Copy out all the entries exactly.
[START]
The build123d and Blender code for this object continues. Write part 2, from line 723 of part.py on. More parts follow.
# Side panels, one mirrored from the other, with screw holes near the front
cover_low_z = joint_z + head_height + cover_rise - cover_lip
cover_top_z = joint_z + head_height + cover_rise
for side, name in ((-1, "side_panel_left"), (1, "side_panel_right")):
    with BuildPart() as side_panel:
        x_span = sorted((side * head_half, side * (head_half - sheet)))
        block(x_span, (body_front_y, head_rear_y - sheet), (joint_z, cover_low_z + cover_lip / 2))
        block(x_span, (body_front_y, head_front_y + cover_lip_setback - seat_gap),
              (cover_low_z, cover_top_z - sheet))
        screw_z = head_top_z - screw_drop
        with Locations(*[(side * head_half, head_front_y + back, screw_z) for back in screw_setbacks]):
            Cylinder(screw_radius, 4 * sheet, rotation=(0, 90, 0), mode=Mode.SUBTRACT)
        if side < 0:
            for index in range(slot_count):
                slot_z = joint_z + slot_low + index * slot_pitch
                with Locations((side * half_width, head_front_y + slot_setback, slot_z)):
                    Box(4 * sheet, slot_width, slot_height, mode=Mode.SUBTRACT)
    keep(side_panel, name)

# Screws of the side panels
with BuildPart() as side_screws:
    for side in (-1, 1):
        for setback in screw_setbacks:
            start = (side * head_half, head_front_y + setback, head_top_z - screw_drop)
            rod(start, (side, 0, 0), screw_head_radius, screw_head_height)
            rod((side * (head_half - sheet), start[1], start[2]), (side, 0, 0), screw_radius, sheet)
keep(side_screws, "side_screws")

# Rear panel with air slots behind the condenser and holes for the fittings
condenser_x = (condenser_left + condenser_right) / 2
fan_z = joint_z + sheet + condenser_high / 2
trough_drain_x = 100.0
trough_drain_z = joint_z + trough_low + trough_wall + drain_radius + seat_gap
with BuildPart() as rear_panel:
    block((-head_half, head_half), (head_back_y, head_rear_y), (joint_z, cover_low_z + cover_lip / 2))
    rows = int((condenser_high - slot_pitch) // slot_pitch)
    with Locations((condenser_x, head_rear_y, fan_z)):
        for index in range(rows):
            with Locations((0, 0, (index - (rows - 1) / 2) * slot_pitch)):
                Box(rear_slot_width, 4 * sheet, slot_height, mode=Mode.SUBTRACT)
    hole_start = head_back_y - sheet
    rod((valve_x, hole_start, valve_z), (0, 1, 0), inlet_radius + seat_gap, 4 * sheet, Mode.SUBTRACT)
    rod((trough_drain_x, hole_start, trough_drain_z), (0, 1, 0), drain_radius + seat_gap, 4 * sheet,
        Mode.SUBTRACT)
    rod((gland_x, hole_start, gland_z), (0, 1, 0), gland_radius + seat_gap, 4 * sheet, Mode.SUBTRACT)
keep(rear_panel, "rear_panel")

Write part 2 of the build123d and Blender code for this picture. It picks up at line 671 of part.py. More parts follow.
[END]
FULL ANSWER:
The build123d and Blender code for this object continues. Write part 2, from line 723 of part.py on. More parts follow.
# Side panels, one mirrored from the other, with screw holes near the front
cover_low_z = joint_z + head_height + cover_rise - cover_lip
cover_top_z = joint_z + head_height + cover_rise
for side, name in ((-1, "side_panel_left"), (1, "side_panel_right")):
    with BuildPart() as side_panel:
        x_span = sorted((side * head_half, side * (head_half - sheet)))
        block(x_span, (body_front_y, head_rear_y - sheet), (joint_z, cover_low_z + cover_lip / 2))
        block(x_span, (body_front_y, head_front_y + cover_lip_setback - seat_gap),
              (cover_low_z, cover_top_z - sheet))
        screw_z = head_top_z - screw_drop
        with Locations(*[(side * head_half, head_front_y + back, screw_z) for back in screw_setbacks]):
            Cylinder(screw_radius, 4 * sheet, rotation=(0, 90, 0), mode=Mode.SUBTRACT)
        if side < 0:
            for index in range(slot_count):
                slot_z = joint_z + slot_low + index * slot_pitch
                with Locations((side * half_width, head_front_y + slot_setback, slot_z)):
                    Box(4 * sheet, slot_width, slot_height, mode=Mode.SUBTRACT)
    keep(side_panel, name)

# Screws of the side panels
with BuildPart() as side_screws:
    for side in (-1, 1):
        for setback in screw_setbacks:
            start = (side * head_half, head_front_y + setback, head_top_z - screw_drop)
            rod(start, (side, 0, 0), screw_head_radius, screw_head_height)
            rod((side * (head_half - sheet), start[1], start[2]), (side, 0, 0), screw_radius, sheet)
keep(side_screws, "side_screws")

# Rear panel with air slots behind the condenser and holes for the fittings
condenser_x = (condenser_left + condenser_right) / 2
fan_z = joint_z + sheet + condenser_high / 2
trough_drain_x = 100.0
trough_drain_z = joint_z + trough_low + trough_wall + drain_radius + seat_gap
with BuildPart() as rear_panel:
    block((-head_half, head_half), (head_back_y, head_rear_y), (joint_z, cover_low_z + cover_lip / 2))
    rows = int((condenser_high - slot_pitch) // slot_pitch)
    with Locations((condenser_x, head_rear_y, fan_z)):
        for index in range(rows):
            with Locations((0, 0, (index - (rows - 1) / 2) * slot_pitch)):
                Box(rear_slot_width, 4 * sheet, slot_height, mode=Mode.SUBTRACT)
    hole_start = head_back_y - sheet
    rod((valve_x, hole_start, valve_z), (0, 1, 0), inlet_radius + seat_gap, 4 * sheet, Mode.SUBTRACT)
    rod((trough_drain_x, hole_start, trough_drain_z), (0, 1, 0), drain_radius + seat_gap, 4 * sheet,
        Mode.SUBTRACT)
    rod((gland_x, hole_start, gland_z), (0, 1, 0), gland_radius + seat_gap, 4 * sheet, Mode.SUBTRACT)
keep(rear_panel, "rear_panel")

Write part 2 of the build123d and Blender code for this picture. It picks up at line 671 of part.py. More parts follow.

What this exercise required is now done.